Я не нашелся с ответом и спросил:
– Что все это значит?
– Однажды ночью около месяца назад сын купца наткнулся на мою мать, пойманную в капкан у курятника. Чтобы спастись, ей пришлось принять вид человека, и как только он ее увидел, то сразу потерял голову. Ей нужна была свобода, но не хотелось иметь с ним ничего общего. Однако как только человек влюбляется в хули-цзин, она не может терпеть его страдания, как бы далеко он ни находился. Его плач и стенания тревожили ее, поэтому ей приходилось посещать его каждую ночь, чтобы только он замолчал.
– Мой отец рассказывал совершенно другое. Она приманивает невинных всезнаек и высасывает из них жизнь, чтобы восполнить свои злые магические чары! Посмотри, как болен сын купца!
– Он болен, потому что бесполезный врач дал ему яд, который якобы поможет ему позабыть о моей матери. Моя мать помогала ему выжить, приходя к нему каждую ночь. И прекрати использовать слово приманивает. Мужчина может влюбиться в хули-цзин, как и в любую простую женщину.
Я не знал, что ответить, поэтому сказал первое, что пришло в голову:
– Я уверен, что это не одно и то же.
Она ухмыльнулась:
– Не одно и то же? Я видела, как ты смотрел на меня до того, как я оделась.
Я покраснел:
– Бесстыжий демон!
Я поднял глиняный горшок. Она стояла, не шелохнувшись, на ее лице играла легкая насмешка. Постояв, я опустил горшок на землю.
Борьба в главном зале становилась все громче, и внезапно раздался громкий удар, за ним победный крик моего отца и долгий, пронзительный крик женщины.
С лица девушки исчезла насмешка, пропала ярость во взгляде, она была потрясена. В глазах погасли живые искры, они вдруг стали казаться мертвыми.
В зале кряхтел отец. Вопль внезапно оборвался.
– Лян! Лян! Все конечно. Ты где?
Слезы катились по лицу девушки.
– Обыщи храм, – продолжал кричать мой отец. – Здесь могут быть ее щенки. Их тоже нужно уничтожить.
Девушка напряглась.
– Лян, ты что-то нашел? – Голос приближался.
– Ничего, – сказал я, поймав ее взгляд. – Я ничего не нашел.
Она повернулась и тихо выбежала из кельи. Через мгновение я увидел, как белая лисичка перепрыгнула через проем в стене и скрылась в ночи.
Наступил Цинмин, День поминовения усопших. Мы с отцом пошли убрать могилу матери, принести еды и питья, чтобы облегчить ей загробную жизнь.
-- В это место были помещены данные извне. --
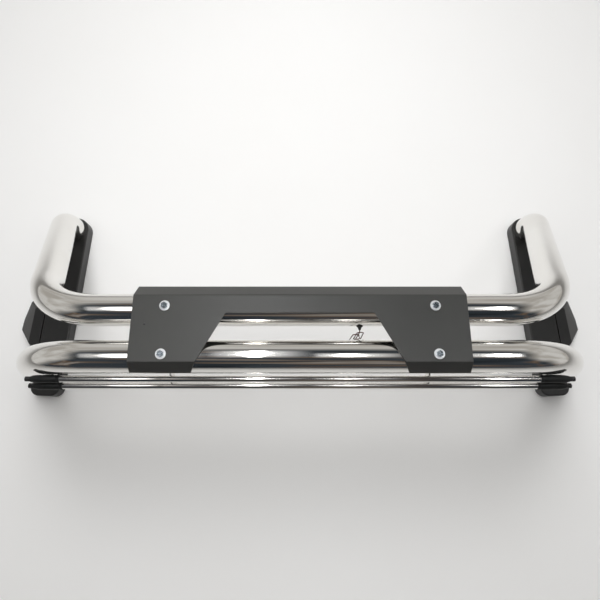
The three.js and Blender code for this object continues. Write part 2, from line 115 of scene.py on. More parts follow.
camera_data = bpy.data.cameras.new("camera")
camera_data.sensor_width = 36
camera_data.lens = CAMERA_LENS
camera_data.clip_start = 0.05
camera_data.clip_end = 100
camera = bpy.data.objects.new("camera", camera_data)
camera.location = (0, UPPER_Y - CAMERA_BELOW, TUBE_HEIGHT + CAMERA_RISE)
camera.rotation_euler = (CAMERA_TILT, 0, 0)
bpy.context.scene.collection.objects.link(camera)
bpy.context.scene.camera = camera


# ---------------------------------------------------------------- materials
class Shader:
    """A Principled material with a few helpers for procedural nodes."""

    def __init__(self, name, **sockets):
        self.material = bpy.data.materials.new(name)
        self.material.use_nodes = True
        self.nodes = self.material.node_tree.nodes
        self.links = self.material.node_tree.links
        self.principled = self.nodes["Principled BSDF"]
        self.height = None
        for socket, value in sockets.items():
            self.principled.inputs[socket.replace("_", " ")].default_value = value

    def place(self, stretch=(1, 1, 1), uv=False):
        """Object or UV coordinates, stretched."""
        coordinates = self.nodes.new("ShaderNodeTexCoord")
        mapping = self.nodes.new("ShaderNodeMapping")
        mapping.inputs["Scale"].default_value = stretch
        self.links.new(coordinates.outputs["UV" if uv else "Object"], mapping.inputs["Vector"])
        return mapping.outputs["Vector"]

    def noise(self, scale, detail=4, roughness=0.55, stretch=(1, 1, 1), uv=False):
        texture = self.nodes.new("ShaderNodeTexNoise")
        texture.inputs["Scale"].default_value = scale
        texture.inputs["Detail"].default_value = detail
        texture.inputs["Roughness"].default_value = roughness
        self.links.new(self.place(stretch, uv), texture.inputs["Vector"])
        return texture.outputs["Fac"]

    def ramp(self, source, stops):
        """source from 0 to 1 through colour or grey stops."""
        node = self.nodes.new("ShaderNodeValToRGB")
        elements = node.color_ramp.elements
        while len(elements) < len(stops):
            elements.new(0.5)
        for element, (position, value) in zip(elements, stops):
            element.position = position
            element.color = (value, value, value, 1) if isinstance(value, (int, float)) else (*value, 1)
        self.links.new(source, node.inputs["Fac"])
        return node.outputs["Color"]

    def remap(self, source, low, high, start=0.3, end=0.7):
        node = self.nodes.new("ShaderNodeMapRange")
        node.inputs["From Min"].default_value = start
        node.inputs["From Max"].default_value = end
        node.inputs["To Min"].default_value = low
        node.inputs["To Max"].default_value = high
        self.links.new(source, node.inputs["Value"])
        return node.outputs["Result"]

    def mix(self, factor, first, second):
        node = self.nodes.new("ShaderNodeMix")
        node.data_type = "RGBA"
        for socket, value in ((node.inputs[0], factor), (node.inputs[6], first), (node.inputs[7], second)):
            if isinstance(value, bpy.types.NodeSocket):
                self.links.new(value, socket)
            elif isinstance(value, tuple):
                socket.default_value = (*value, 1)
            else:
                socket.default_value = value
        return node.outputs[2]

    def bump(self, source, strength, distance):
        """Adds one more layer of fine relief under the layers made before."""
        node = self.nodes.new("ShaderNodeBump")
        node.inputs["Strength"].default_value = strength
        node.inputs["Distance"].default_value = distance
        self.links.new(source, node.inputs["Height"])
        if self.height is not None:
            self.links.new(self.height, node.inputs["Normal"])
        self.height = node.outputs["Normal"]
        self.links.new(self.height, self.principled.inputs["Normal"])

    def to(self, socket, source):
        self.links.new(source, self.principled.inputs[socket])


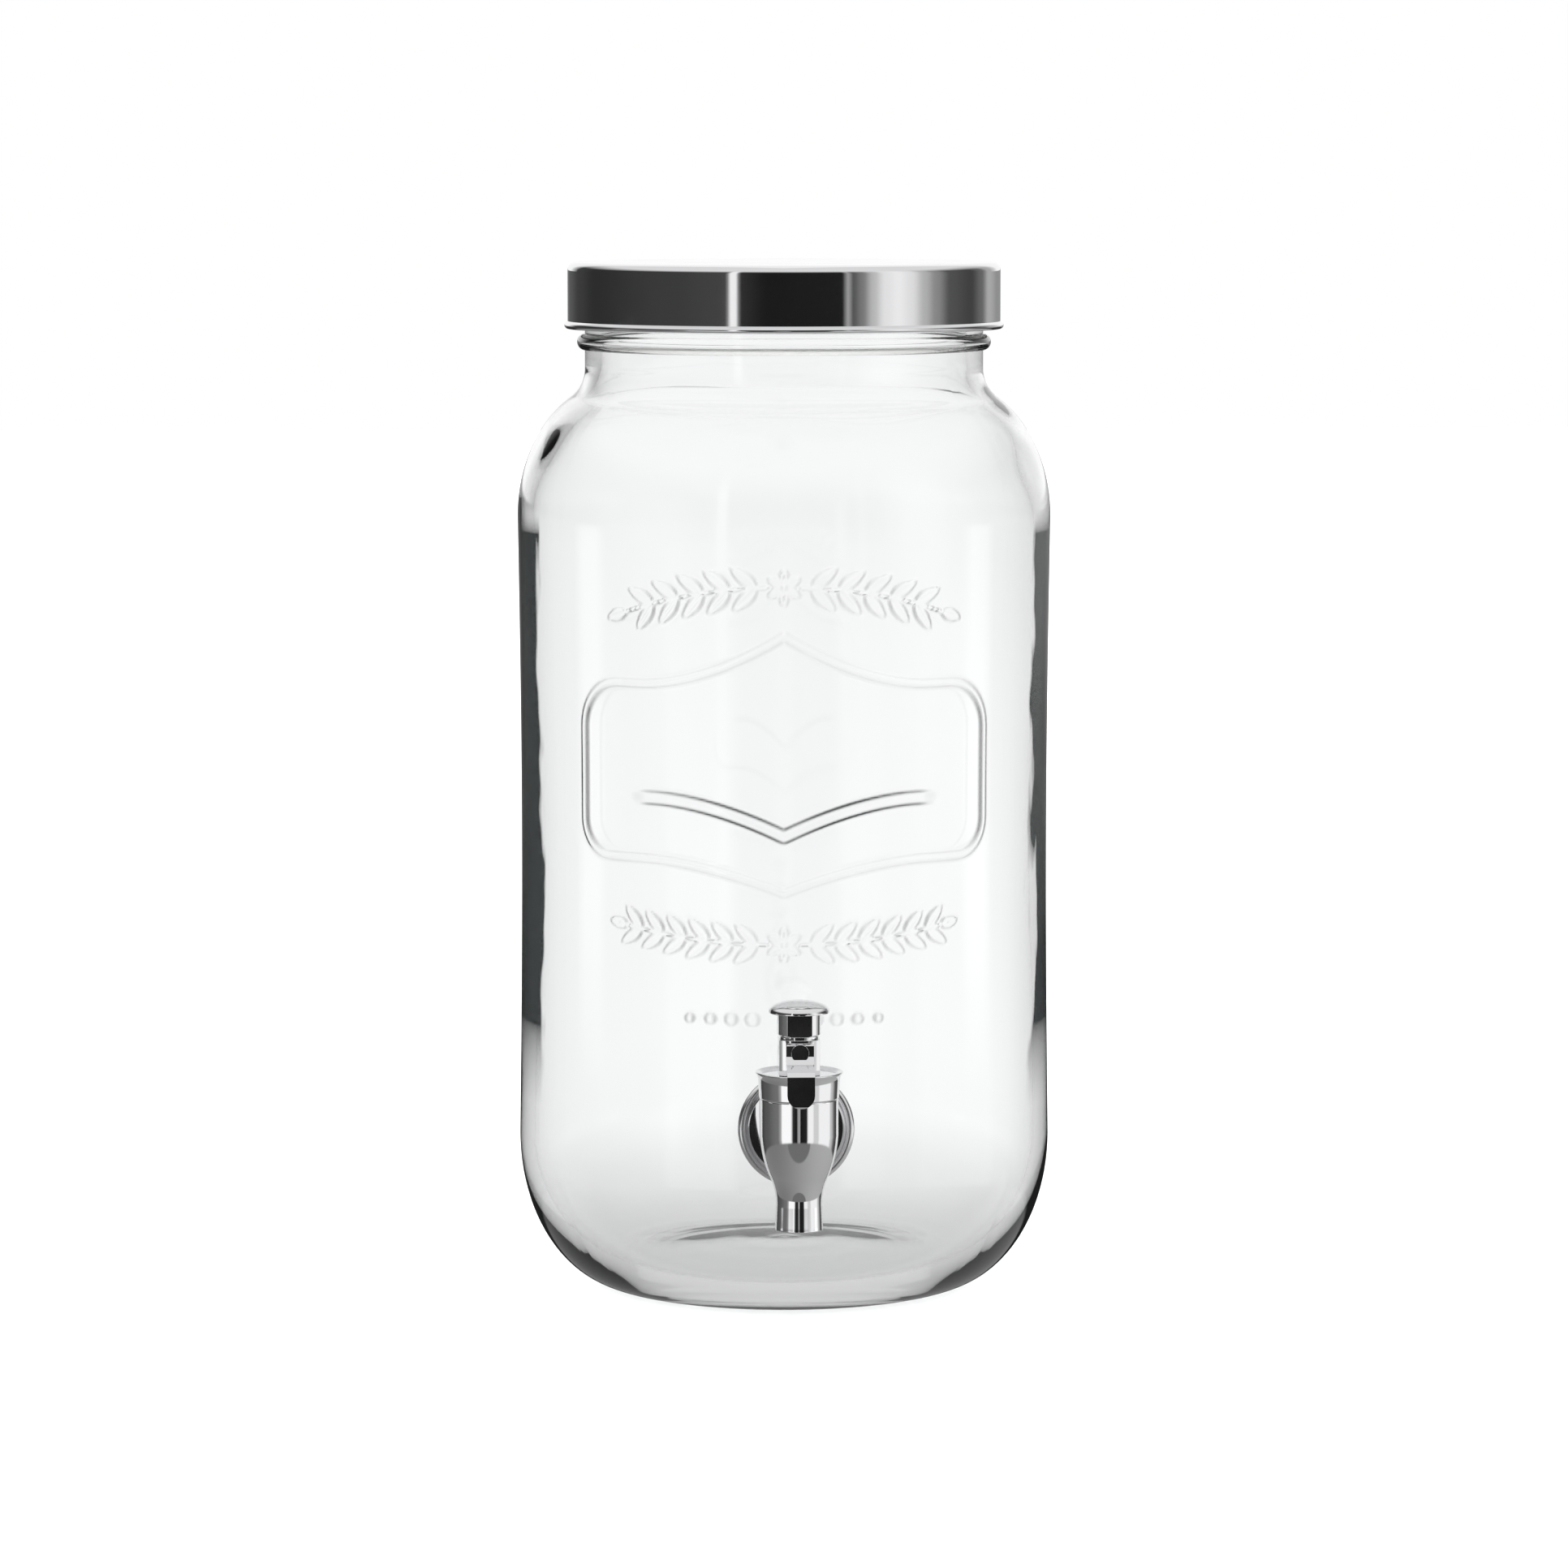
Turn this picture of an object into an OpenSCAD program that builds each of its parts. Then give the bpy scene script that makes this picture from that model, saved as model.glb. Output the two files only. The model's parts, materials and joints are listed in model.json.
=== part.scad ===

– Я хотел бы побыть с ней наедине, – сказал я отцу. Он кивнул головой и пошел домой.
Я шепотом извинился пред матерью, упаковал цыпленка, которого мы ей принесли, а затем прошел три ли до другой стороны холма, к заброшенному храму.
Ян стояла на коленях в главном зале рядом с тем местом, где пять лет назад мой отец убил ее мать. Ее волосы были убраны назад в пучок, как у молодых женщин, прошедших цзицзили, церемонию, означавшую, что она больше не девочка.
Мы встречались каждый Цинмин, каждый Сяньин, каждый Юлан, каждый Новый год, то есть всегда, когда семьям положено собираться вместе.
– Я принес тебе вот это, – сказал я и передал ей приготовленного на пару цыпленка.
– Спасибо. – Она аккуратно оторвала ногу и изящно надкусила ее. Ян объяснила мне, что хули-цзин стремятся жить рядом с деревнями, так как им интересны все стороны человеческой жизни: беседы, прекрасные одежды, поэзия, история и, порою, любовь достойного, доброго мужчины.
Но хули-цзин оставались охотниками, ощущавшими полную свободу в своем лисьем обличье. После того, что случилось с ее матерью, Ян сторонилась всех курятников, но не могла позабыть вкуса куриного мяса.
– Как охота? – спросил я.
– Неважно, – ответила она. – Несколько столетних саламандр и шестипалых кроликов. Похоже, я никогда не наедаюсь. – Она откусила еще кусок цыпленка, прожевала и проглотила. – Превращения также проходят с трудом.